We walked hand in hand into the Goodwill looking for nothing in particular, as we often did. Me, the lover of books, would peruse the paperbacks and find some treasures for a quarter. Matt would spend his time in the house wares finding salvageable oddities. But we always avoided the children’s section. Too painful. Too pointless.
Except that day. I don’t remember if we had already started the process of adoption or not but as we looked through the store we found ourselves walking down the last isle, next to the wall covered in broken toys and teddy bears. Up on the top shelf I saw it. It was a brown, fuzzy, child-size bear with a blue scarf around his neck. It caught my eye because it looked expensive and new. It was a Gund bear. The kind you find in fancy toy stores but at Goodwill discount. We took it down, inspected it, and carried it away.
And I named him Brownie.
On the way home I dared to dream a little of a time when Brownie may accompany a child into the land of dreams and protect him or her from the bad ones. It was the perfect bear for a little one: soft and friendly, seeing the world from the same eye-level, a relatable companion.

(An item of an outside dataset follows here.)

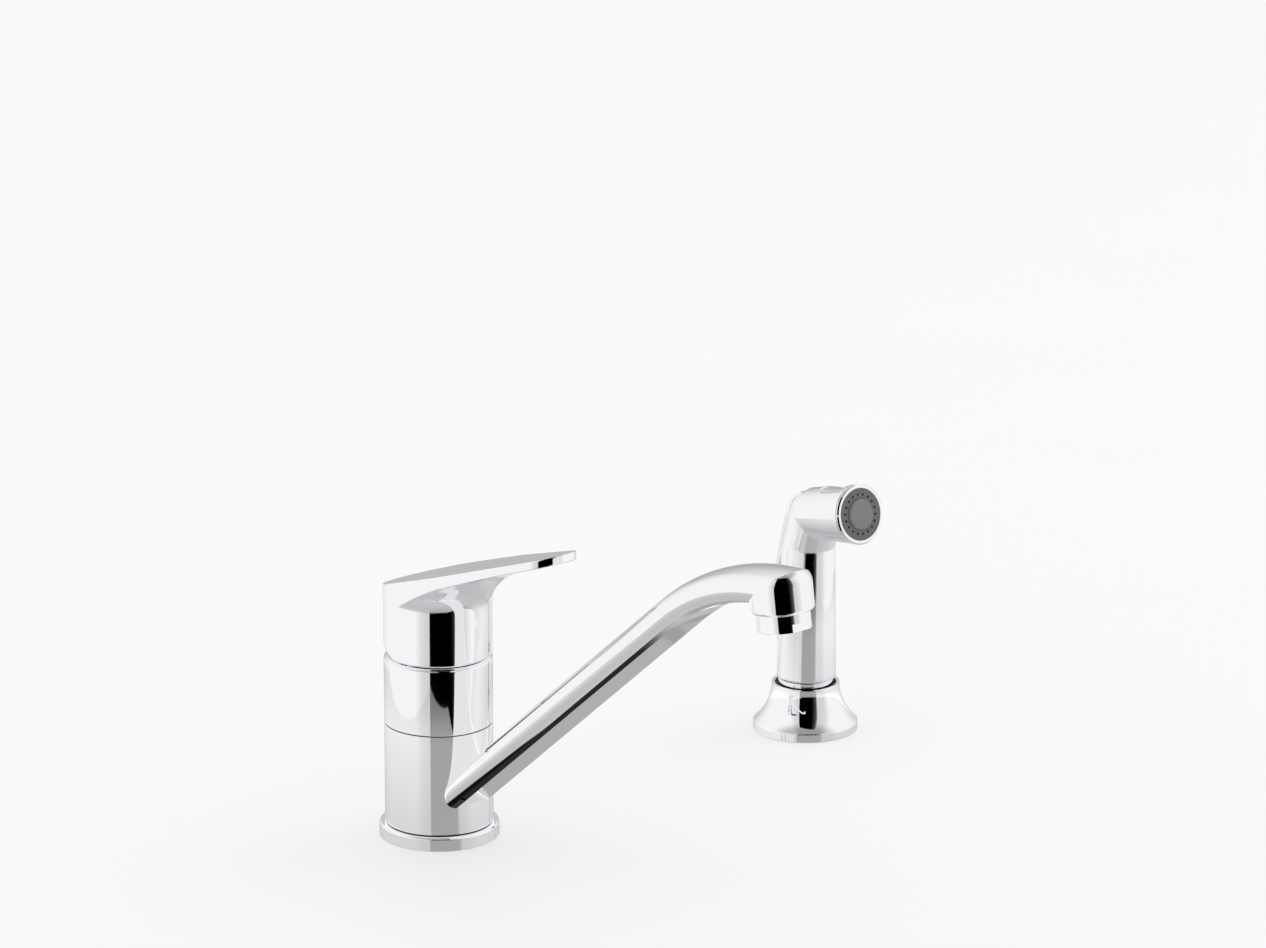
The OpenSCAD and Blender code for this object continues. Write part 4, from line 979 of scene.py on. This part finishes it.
class FAUCET_OT_threads(bpy.types.Operator):
    """Cuts the threads of the shank, the sprayer's guide and the hose outlet."""

    bl_idname = "faucet.threads"
    bl_label = "Threads"

    def execute(self, context):
        sizes = threads()
        low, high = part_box("mounting_shank")
        outer = high.x
        inner = outer - sizes.shank_wall
        shank = threaded_ring(
            "shank_thread", [(inner, low.z), (outer - sizes.chamfer, low.z),
                             (outer, low.z + sizes.chamfer), (outer, high.z), (inner, high.z)],
            (0, 0), low.z + sizes.plain_end, -sizes.deck_gap, sizes.shank_pitch,
            sizes.shank_depth, bpy.data.materials["brass"])
        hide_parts("mounting_shank")
        low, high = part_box("spray_guide")
        middle = (low.x + high.x) / 2
        flange = high.x - middle
        under = high.z - sizes.guide_flange
        outer = sizes.guide_radius
        inner = outer - sizes.guide_wall
        guide = threaded_ring(
            "guide_thread", [(inner, low.z), (outer - sizes.chamfer, low.z),
                             (outer, low.z + sizes.chamfer), (outer, under), (flange, under),
                             (flange, high.z), (inner, high.z)],
            (middle, 0), low.z + sizes.plain_end, -sizes.deck_gap, sizes.guide_pitch,
            sizes.guide_depth, bpy.data.materials["dark_plastic"])
        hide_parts("spray_guide")
        low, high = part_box("spray_outlet")
        outer = (high.x - low.x) / 2
        tube = sizes.outlet_radius
        bore = tube - sizes.outlet_wall
        bevel = sizes.outlet_chamfer
        shoulder = low.z + sizes.outlet_length
        outlet = threaded_ring(
            "outlet_thread", [(bore, low.z), (outer - bevel, low.z), (outer, low.z + bevel),
                              (outer, shoulder), (tube, shoulder), (tube, high.z),
                              (bore, high.z)],
            (0, (low.y + high.y) / 2), low.z + sizes.chamfer, shoulder - sizes.plain_end,
            sizes.outlet_pitch, sizes.outlet_depth, bpy.data.materials["brass"])
        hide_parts("spray_outlet")
        return {"FINISHED"}


# Studio


def heading(turn):
    """Level direction at this turn to the right of the direction to the camera."""
    view = studio().view_turn
    return Vector((math.sin(turn - view), -math.cos(turn - view), 0))


# Where the studio's tones change: across the flag's direction, and up from the horizon
BESIDE_FLAG = (0.6, 2.0)
LOW_WALL = (-0.28, -0.18)
ROOF = (0.72, 0.93)


def world_studio():
    """White walls for the chrome, and even light for the rest."""
    look = studio()
    world = bpy.data.worlds.new("studio")
    bpy.context.scene.world = world
    world.use_nodes = True
    tree = world.node_tree
    background = tree.nodes["Background"]
    ray = vector_maths(tree, "NORMALIZE",
                       tree.nodes.new("ShaderNodeTexCoord").outputs["Generated"])
    split = tree.nodes.new("ShaderNodeSeparateXYZ")
    put(tree, split.inputs[0], ray)
    ahead = vector_maths(tree, "DOT_PRODUCT", ray, heading(look.flag_turn))
    across = vector_maths(tree, "DOT_PRODUCT", ray, heading(look.flag_turn + math.pi / 2))
    side = maths(tree, "DIVIDE", across, maths(tree, "MAXIMUM", ahead, 0.0001))
    wall = smooth(tree, maths(tree, "ABSOLUTE", side), *BESIDE_FLAG, look.beside_light, 1.0)
    back = maths(tree, "MAXIMUM", vector_maths(tree, "DOT_PRODUCT", ray, -heading(0)), 0.0)
    loss = smooth(tree, split.outputs[2], *LOW_WALL, -look.back_loss_low, -look.back_loss)
    fall = maths(tree, "MULTIPLY_ADD", maths(tree, "POWER", back, 6.0), loss, 1.0)
    keep = smooth(tree, split.outputs[2], *ROOF, 1.0, look.roof_light)
    bright = maths(tree, "MULTIPLY", maths(tree, "MULTIPLY", wall, fall), look.wall_light)
    bright = maths(tree, "MULTIPLY", bright, keep)
    path = tree.nodes.new("ShaderNodeLightPath")
    chooser = tree.nodes.new("ShaderNodeMix")
    put(tree, chooser.inputs[0], path.outputs["Is Glossy Ray"])
    chooser.inputs[2].default_value = look.room_light
    put(tree, chooser.inputs[3], bright)
    background.inputs["Color"].default_value = (1, 1, 1, 1)
    put(tree, background.inputs["Strength"], chooser.outputs[0])


def flag_material():
    """Black with soft sides and a soft top, and a faint glow at its right side."""
    look = studio()
    mat = bpy.data.materials.new("flag")
    mat.use_nodes = True
    tree = mat.node_tree
    tree.nodes.remove(tree.nodes["Principled BSDF"])
    split = tree.nodes.new("ShaderNodeSeparateXYZ")
    put(tree, split.inputs[0], object_place(tree))
    side = maths(tree, "DIVIDE", split.outputs[0], look.flag_place)
    height = maths(tree, "DIVIDE", split.outputs[2], look.flag_place)
    left = smooth(tree, side, -look.flag_width - 0.03, -look.flag_width + 0.01)
    right = smooth(tree, side, look.flag_width - 0.09, look.flag_width + 0.06, 1.0, 0.0)
    top = smooth(tree, height, look.flag_height - 0.1, look.flag_height + 0.15, 1.0, 0.0)
    dark = maths(tree, "MULTIPLY", maths(tree, "MULTIPLY", left, right), top)
    glow = tree.nodes.new("ShaderNodeEmission")
    put(tree, glow.inputs["Strength"], smooth(
        tree, side, 0.25, look.flag_width, 0.0, look.flag_glow))
    mix = tree.nodes.new("ShaderNodeMixShader")
    put(tree, mix.inputs[0], dark)
    put(tree, mix.inputs[1], tree.nodes.new("ShaderNodeBsdfTransparent").outputs[0])
    put(tree, mix.inputs[2], glow.outputs[0])
    put(tree, tree.nodes["Material Output"].inputs[0], mix.outputs[0])
    return mat


def flag_card():
    """A black flag near the camera, seen only in the chrome."""
    look = studio()
    half = (look.flag_width + 0.1) * look.flag_place
    top = (look.flag_height + 0.2) * look.flag_place
    card = stage_mesh("flag", [(-half, 0, -2 * top), (half, 0, -2 * top), (half, 0, top),
                               (-half, 0, top)], flag_material())
    card.location = heading(look.flag_turn) * look.flag_place
    card.rotation_euler = (0, 0, look.flag_turn - look.view_turn)
    only_in_chrome(card)


def table_material():
    """What the chrome sees of the table: a pale top with the sheen of the room on it."""
    look = studio()
    mat = bpy.data.materials.new("table_reflection")
    mat.use_nodes = True
    tree = mat.node_tree
    tree.nodes.remove(tree.nodes["Principled BSDF"])
    away = vector_maths(tree, "LENGTH", object_place(tree))
    glow = tree.nodes.new("ShaderNodeEmission")
    slant = tree.nodes.new("ShaderNodeLayerWeight")
    steep = maths(tree, "POWER", maths(tree, "SUBTRACT", 1.0, slant.outputs["Facing"]), 2.0)
    put(tree, glow.inputs["Strength"], maths(
        tree, "MULTIPLY_ADD", steep, look.table_steep, smooth(
            tree, away, look.near_reach, look.far_reach, look.table_near, look.table_far)))
    sheen = tree.nodes.new("ShaderNodeBsdfGlossy")
    sheen.inputs["Roughness"].default_value = 0
    share = maths(tree, "MULTIPLY", maths(tree, "POWER", slant.outputs["Facing"], 2.0),
                  maths(tree, "MULTIPLY_ADD", away, look.sheen_growth, look.sheen))
    share.node.use_clamp = True
    tone = tree.nodes.new("ShaderNodeCombineColor")
    for target in tone.inputs:
        put(tree, target, share)
    put(tree, sheen.inputs["Color"], tone.outputs[0])
    both = tree.nodes.new("ShaderNodeAddShader")
    put(tree, both.inputs[0], glow.outputs[0])
    put(tree, both.inputs[1], sheen.outputs[0])
    put(tree, tree.nodes["Material Output"].inputs[0], both.outputs[0])
    return mat


# Turns in degrees at which each stretch of the reflected table's rim starts and ends
FRONT_RIM = (-16, 44)
LEFT_RIM = (-125, -16)
RIGHT_RIM = (44, 137)


def side_rim(least, turn, middle):
    """Rim at a side, nearest at its middle turn and further to both ends."""
    return least / math.sqrt(max(0.3, math.cos(math.radians(turn - middle))))


def table_edge(turn):
    """Distance from a body's axis to the rim of the reflected table, at a turn in degrees."""
    look = studio()
    turn = (turn + 180) % 360 - 180
    if FRONT_RIM[0] <= turn <= FRONT_RIM[1]:
        return look.front_rim / math.cos(math.radians(turn) - look.flag_turn)
    if LEFT_RIM[0] <= turn < LEFT_RIM[1]:
        return side_rim(look.left_rim, turn, -70)
    if RIGHT_RIM[0] < turn <= RIGHT_RIM[1]:
        return side_rim(look.right_rim, turn, 82)
    return look.back_rim


def faucet_edge(turn):
    """The same around the faucet, which ends where the sprayer's patch starts."""
    look = studio()
    lean = math.sin(math.radians(turn) + look.flag_turn)
    return min(table_edge(turn), look.patch_split / lean if lean > 0.2 else 1)


def stage_mesh(name, points, mat):
    """One flat face of the stage, which isn't part of the faucet."""
    mesh = bpy.data.meshes.new(name)
    mesh.from_pydata(points, [], [tuple(range(len(points)))])
    mesh.update()
    mesh.materials.append(mat)
    thing = bpy.data.objects.new(name, mesh)
    bpy.context.scene.collection.objects.link(thing)
    return thing


def only_in_chrome(thing):
    """Hides a thing of the stage from all but mirror reflections."""
    thing.visible_camera = False
    thing.visible_diffuse = False
    thing.visible_transmission = False
    thing.visible_volume_scatter = False
    thing.visible_shadow = False


def table_patch(name, place, depth, first, last, reach, mat):
    """The near part of the table around a body, seen only in the chrome."""
    points = [(0, 0, 0)] if last - first < 360 else []
    steps = 180
    for step in range(steps + (last - first < 360)):
        turn = first + (last - first) * step / steps
        ray = heading(math.radians(turn)) * reach(turn)
        points.append((ray.x, ray.y, 0))
    patch = stage_mesh(name, points, mat)
    patch.location = (place, 0, depth)
    only_in_chrome(patch)


class FAUCET_OT_studio(bpy.types.Operator):
    """Sets the camera, the lights and the table."""

    bl_idname = "faucet.studio"
    bl_label = "Studio"

    def execute(self, context):
        look = studio()
        scene = context.scene
        scene.view_settings.view_transform = "Standard"
        camera = bpy.data.cameras.new("camera")
        camera.lens = look.lens
        camera.sensor_width = 36
        camera.sensor_fit = "HORIZONTAL"
        holder = bpy.data.objects.new("camera", camera)
        holder.location = look.camera_place
        holder.rotation_euler = (math.pi / 2 - look.view_drop, 0, -look.view_turn)
        scene.collection.objects.link(holder)
        scene.camera = holder
        world_studio()
        flag_card()
        table, tree, shader = new_material("table", look.table, 0.0, 1.0)
        shader.inputs["Specular IOR Level"].default_value = 0
        tone = noise(tree, object_place(tree), 6.0, 2.0)
        tint(tree, shader, tone, shade(look.table, 0.99), shade(look.table, 1.01))
        shader.inputs["Emission Color"].default_value = (1, 1, 1, 1)
        shader.inputs["Emission Strength"].default_value = look.table_glow
        floor = stage_mesh("table", [(-8, -8, 0), (8, -8, 0), (8, 8, 0), (-8, 8, 0)], table)
        floor.visible_glossy = False
        seen = table_material()
        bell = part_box("spray_bell")
        middle = (bell[0].x + bell[1].x) / 2
        table_patch("table_faucet", 0, -0.4 * MM, -180, 180, faucet_edge, seen)
        table_patch("table_sprayer", middle, -0.8 * MM, -16, 180, table_edge, seen)
        lamp = bpy.data.lights.new("lamp", "AREA")
        lamp.energy = look.lamp_power
        lamp.shape = "DISK"
        lamp.size = look.lamp_size
        light = bpy.data.objects.new("lamp", lamp)
        light.location = heading(look.lamp_turn) * look.lamp_reach
        light.location.z = look.lamp_height
        light.rotation_euler = (-light.location).to_track_quat("-Z", "Y").to_euler()
        light.visible_glossy = False
        light.visible_camera = False
        scene.collection.objects.link(light)
        return {"FINISHED"}


OPERATORS = (FAUCET_OT_chrome, FAUCET_OT_lever, FAUCET_OT_metals, FAUCET_OT_plastics,
             FAUCET_OT_threads, FAUCET_OT_studio)


class FAUCET_PT_panel(bpy.types.Panel):
    """Lists the faucet's operators."""

    bl_label = "Faucet"
    bl_idname = "FAUCET_PT_panel"
    bl_space_type = "VIEW_3D"
    bl_region_type = "UI"
    bl_category = "Faucet"

    def draw(self, context):
        for operator in OPERATORS:
            self.layout.operator(operator.bl_idname)


CLASSES = (FaucetFinishes, FaucetLever, FaucetThreads, FaucetStudio, *OPERATORS, FAUCET_PT_panel)


def register():
    """Registers the classes and the scene's settings."""
    for item in CLASSES:
        bpy.utils.register_class(item)
    bpy.types.Scene.faucet_finishes = PointerProperty(type=FaucetFinishes)
    bpy.types.Scene.faucet_lever = PointerProperty(type=FaucetLever)
    bpy.types.Scene.faucet_threads = PointerProperty(type=FaucetThreads)
    bpy.types.Scene.faucet_studio = PointerProperty(type=FaucetStudio)


def unregister():
    """Removes the scene's settings and the classes."""
    del bpy.types.Scene.faucet_studio
    del bpy.types.Scene.faucet_threads
    del bpy.types.Scene.faucet_lever
    del bpy.types.Scene.faucet_finishes
    for item in reversed(CLASSES):
        bpy.utils.unregister_class(item)


def main():
    """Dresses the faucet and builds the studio."""
    register()
    bpy.ops.faucet.chrome()
    bpy.ops.faucet.lever()
    bpy.ops.faucet.metals()
    bpy.ops.faucet.plastics()
    bpy.ops.faucet.threads()
    bpy.ops.faucet.studio()


if __name__ == "__main__":
    main()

A couple of years went by. Isabel came and filled our lives with joy. Still Brownie was relegated to live on the guest bedroom bed. When Isabel went through a phase of dressing animals as people I held a silent hope for Brownie, who could wear her clothes easily. But Brownie was overlooked and left alone on his bed in favor of smaller Pooh.
A few more years went by and we grew by one more when we brought Noah home. One evening as I prepared the kids for bed, Noah, not quite four-years old, asked to sleep with an animal as was his custom. This time he selected Brownie, who had moved from the guestroom into the large bin of stuffed creatures that now lived in the kids’ shared bedroom. Brownie, who was almost as tall as Noah, never left the bed again.
The fuzzy bear I dreamed so many years ago as a friend to the children I was yet to know became more than a sleeping prop. Brownie is now the star of many adventures. He has traveled the world, he has lived in many countries, he has survived eating poison, he can breathe under water, he would put James Bond to shame and yet he has never left our house. He is also the baddest bear in the land. He steals money from Elmo, he lies and disobeys Noah and gets put in time-out a lot. He hits his friends and provides me with many teaching moments, as I explain to Noah why Brownie’s behavior is wrong and smile at Noah’s vicarious living through his unruly bear.
We chuckle to hear our children begin conversations with each other like this: “Remember when Brownie…” and we have to walk away so they don’t see us laugh when the other one replies: “I remember and he also…” filling one more detail of an adventure neither one of them witnessed.
I don’t know why Isabel did not take to Brownie. Maybe she had too many other choices. Or maybe their personalities simply did not “click.” My daughter is nurturing and prefers small creatures she could wrap in blankets and hold as babies in her arms. Brownie is a big bear, more of a pal than an offspring, so his charms did not work on her.
It took a quirky little boy with mischievous eyes to see the possibilities this bear’s company had to offer. They are best buds. Brownie wears Noah’s clothes and, in exchange, Noah has made Brownie the star of his childhood adventures. It is endearing. And a little nerve-racking. The way this bear acts sometimes I worry he can be a bad influence on Noah…
I would have danced in the middle of that Goodwill with Brownie in my arms if I had known the life he would live and the small friends he would keep. But the afternoon we met, I cautiously held him by the ear, trying hard not to get too attached and trying not to think about his loneliness and mine, were he never to have playmates.
Sometimes you have to take a step of faith and buy a bear for an empty home, believing God keeps his promises. Sometimes those promises take you on a journey you did not expect because God’s crafted a different plan than you anticipated. And sometimes the earliest evidence of God’s plan in your life is brown and fuzzy, and wears a blue scarf around its stuffed neck.